17th July, 2025
Safety must be priority for Network during rail reform
ORR Report 2024-2025
One of the highlights contained in the Office of Rail and Road’s (ORR) annual report, released today, Thursday, 17th July, is that Britain’s railway remains one of the safest in Europe.
An ongoing concern is the record number of train cancellations, most of which are attributed to train operating companies, and the financial challenges facing Network Rail.
The report’s assessment of Network Rail showed it continued to demonstrate good health and safety performance, and the overall train accident risk compares broadly with recent years.
However, serious incidents continue across the network, including 29 events with a high potential risk events.
These were mostly at level crossings, where the regulator will conduct inspections across all Network Rail regions to assess how effectively risk at level crossings is being managed.
There is concern over the increasing number of signals passed at danger (SPAD) events, such as the fatal passenger train collision incident at Talerddig in October, where one passenger died and many others were injured.
The regulator is also looking for a coordinated cross-industry focus to address train overspeeding risk.
With the process of rail reform, there must be a continuing focus on safety through proactive risk management, clear accountability, and visible safety leadership at every level.
Health and safety must not be just a priority, but a guiding principle through every decision in every part of the system.
From April 2024 to March 2025 there were 1.73bn passenger journeys, an increase of 7% from the previous year.
Punctuality was much the same, with 84% of passenger trains arriving within three minutes of their scheduled arrival time,.
Scotland was the only part of the UK where the cancellations target was met. At 4.1%, up from 3.8% the previous year, cancellations reached a record high, mostly due to train operators.
Network Rail also missed its national targets for reliability and punctuality, with enforcement action being taken in its Wales & Western region, to secure better performance improvement plans, which resulted in improved train performance.

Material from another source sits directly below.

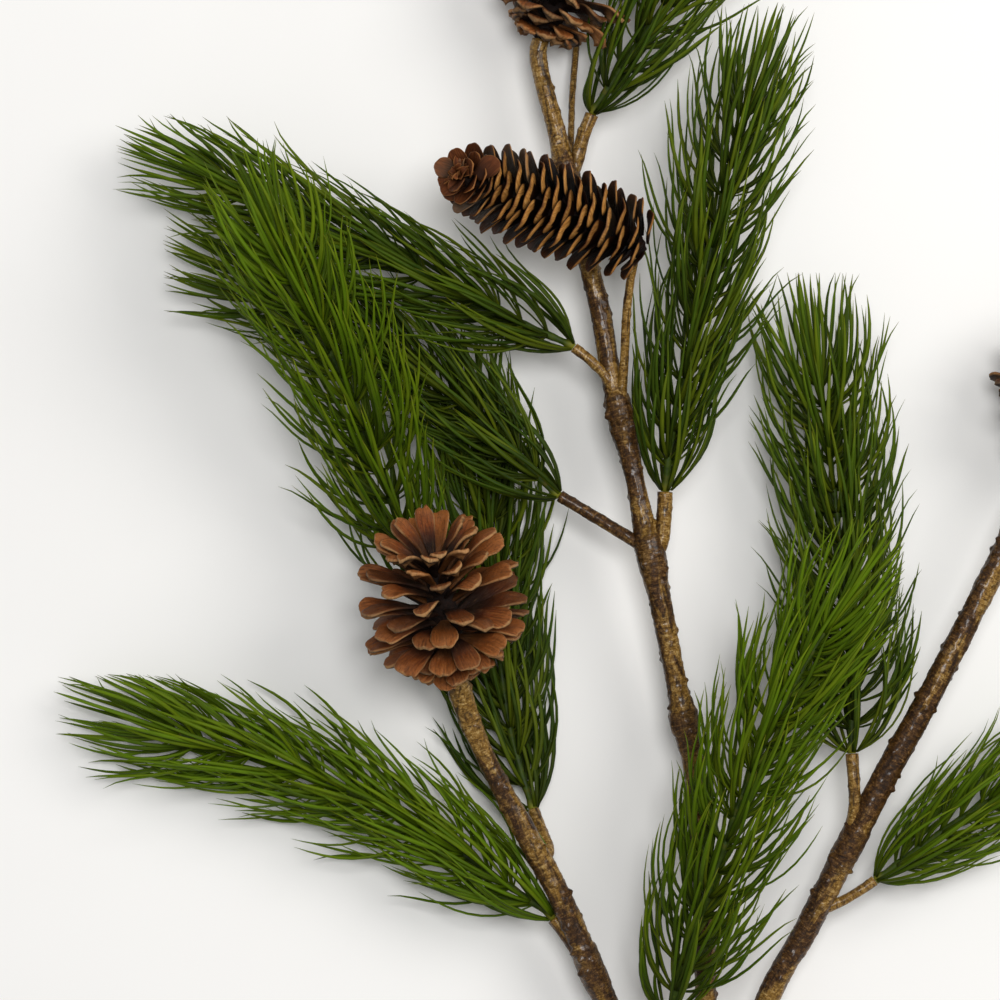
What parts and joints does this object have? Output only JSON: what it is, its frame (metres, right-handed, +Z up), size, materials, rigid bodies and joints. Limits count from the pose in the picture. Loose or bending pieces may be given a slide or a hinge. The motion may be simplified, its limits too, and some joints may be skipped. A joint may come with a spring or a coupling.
{
  "type": "pine cone branch",
  "caption": "Cut pine branch lying on a surface: forked bark-covered stems with green needle sprays, open round cones and a long slender cone.",
  "frame": {"origin": "on the surface that the branch lies on, in the middle of the flat spot under the main stem's cut end", "axes": "+X to the branch's right seen from above, +Y from the cut end to the top, +Z up from the surface"},
  "size_m": [0.6201, 0.8265, 0.1209],
  "materials": {
    "bark": "glossy knobbly tan and dark brown bark",
    "needles": "satin green, yellower at the tips",
    "round_cone": "dry chestnut scales with tan rims",
    "long_cone": "dry orange-brown scales, darker between"
  },
  "bodies": {
    "root": {"stems": "bark", "spray_1": "needles", "spray_2": "needles", "spray_3": "needles", "spray_4": "needles", "spray_5": "needles", "spray_6": "needles", "spray_7": "needles", "spray_8": "needles", "spray_9": "needles", "spray_10": "needles", "cone_left": "round_cone", "cone_top": "round_cone", "cone_right": "round_cone", "cone_long": "long_cone"}
  },
  "joints": []
}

Elsewhere, Network Rail responded to the regulator’s challenges on performance in other regions, having made good progress on many issues highlighted by the regulator, including developing a better plan to improve performance in its Eastern region.
Network Rail was also required to speed up making decisions on train operator access to the network, as its short-term access rights process limits the ability of train operators, especially open access and freight operators, to plan and invest in rolling stock and train crew.
Although Network Rail achieved £325 million in savings through strong efficiency gains, which was £62 million above its target, in England and Wales, it had a significant funding gap of £488 million, which the regulator has tasked it to take action to resolve.
“The mainline rail network is at a turning point. Rail reform presents an opportunity to do things differently, working better together to improve the experience of all rail users, but its full implementation is some years away and the issues we have raised will not be solved by rail reform alone. Overall Network Rail has performed well in a tight financial environment, but it will need to focus relentlessly on every aspect of how it plans and delivers, because there is little margin for error in its regulatory settlement.”